By Cecilie Hestbaek 6 October 2015

At NPC, we often talk about what good grant-making means, but being a ‘good funder‘ is often about more than providing grants. Some funders dedicate resources to achieving impact in other ways, and understanding the role and power that comes with being a funder is the fundamental first step in doing this successfully. One key area of value is the cross-cutting knowledge that funders gain from monitoring a wide portfolio of grants. While funders often don’t have the front-line experience of delivering services, or know every detail of the work, they are able to compare the results of a number of similar organisations and spot trends in a way that an individual charity would be unable to.

Some funders use this advantage to provide ‘funder plus’ support. Impetus-PEF, for example, offers an extensive programme of management support for the charities it funds and can draw on the experience of working with a large number of charities in the same field to share learning. The challenge of  ‘funder plus’ support, however, is that it’s crucial that the funder acts carefully and responsibly in managing the power relationships between itself and its grantee, so the help doesn’t become unwelcome meddling.

A different, and for grantees more ‘opt-in’, way in which funders can use their unique perspective to help is by making use of their potential as conveners in the sector. Events or networks hosted by funders tend to be well-attended, but the crucial test is whether the funder is able to encourage, instead of punish, discussion of failure and learning.

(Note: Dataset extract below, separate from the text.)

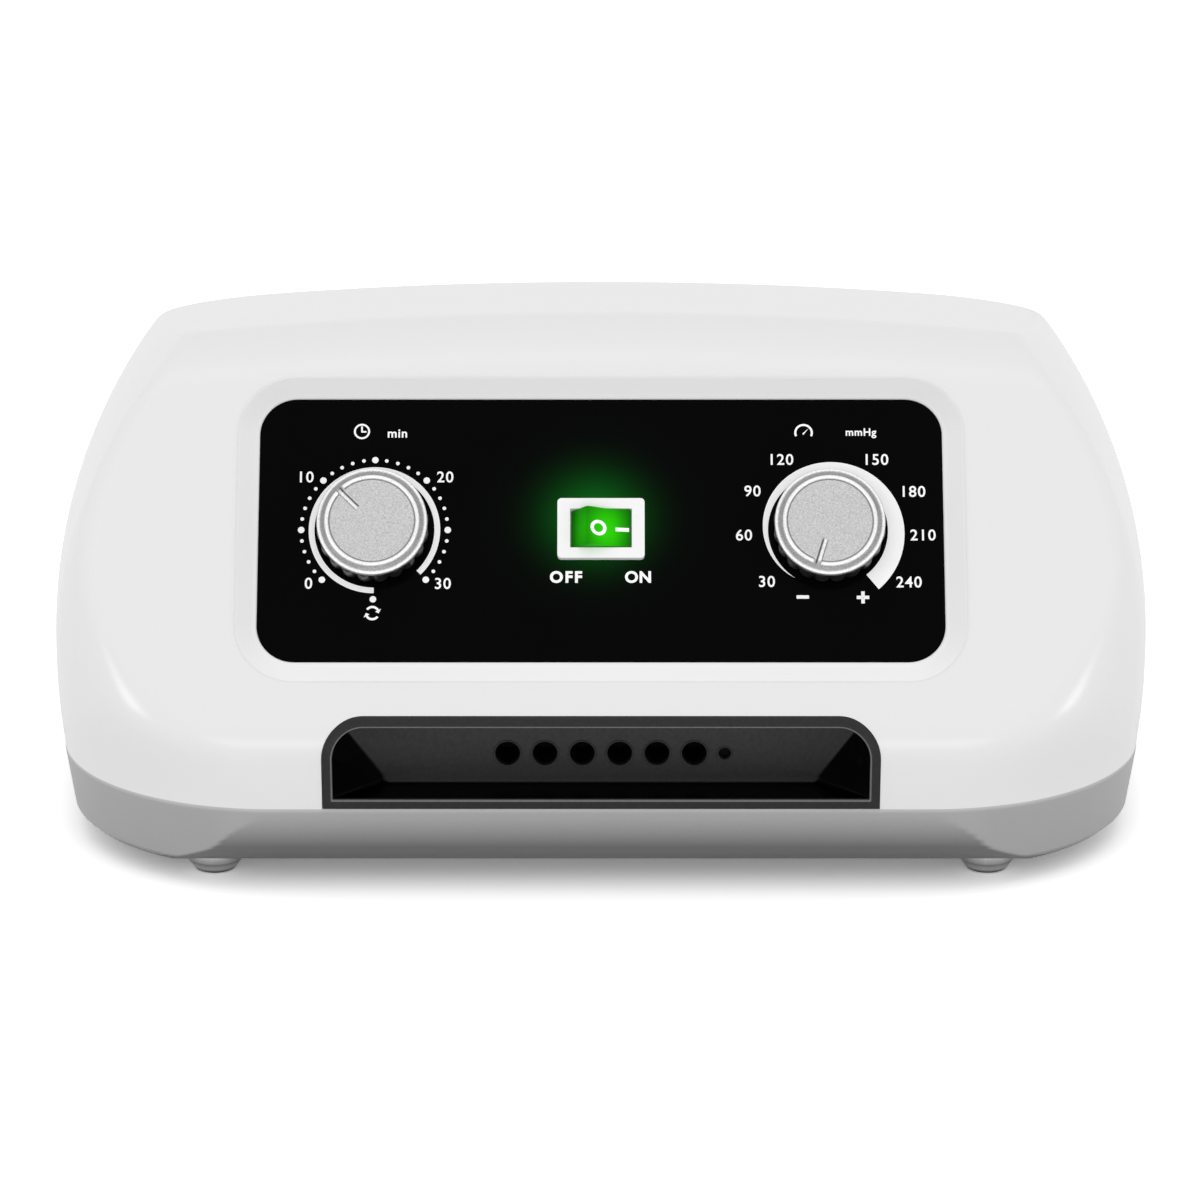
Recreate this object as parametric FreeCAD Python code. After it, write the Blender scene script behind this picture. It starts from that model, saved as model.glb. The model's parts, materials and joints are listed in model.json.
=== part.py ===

At NPC we work closely with The Stone Family Foundation (SFF), a UK charitable trust committed to sharing learning with grantees, other funders and the sector more widely. SFF has a large funding portfolio in water and sanitation (WASH), and its approach is aligned around the belief that market-based solutions are the most sustainable. It’s not just about building pumps and latrines, but about creating a sector infrastructure that ensures the pumps are repaired and the latrines are emptied. Tackling this challenge is far from easy, and SFF has increasingly realised that with the experience and networks built from funding almost 20 organisations over the past five years, it can offer its grantees more than just money to find lasting solutions.

The Foundation held its first knowledge sharing event at the recent WEDC conference in Loughborough, gathering three of its grantees to discuss the topic of setting up pit-emptying businesses in East Africa. While this may seem like a specific issue with little interest to the wider sector, the discussions brought out a number of general challenges and lessons for market-based approaches, applicable to any situation in which NGOs attempt to build sustainable solutions. The main themes included accessing appropriate finance, generating and managing demand, engaging with government, pricing and the role of technology.

SFF has published a paper to share the learning further and this indicates that the charities in the room were not afraid of talking about failure: the panellists explained how they have often fundamentally changed their planned approach to get the desired results. Open discussions like this enable WASH organisations and funders themselves to learn from past mistakes and develop effective solutions much quicker—and are a good example of how funders can leverage their unique role in the voluntary sector beyond just handing out cash.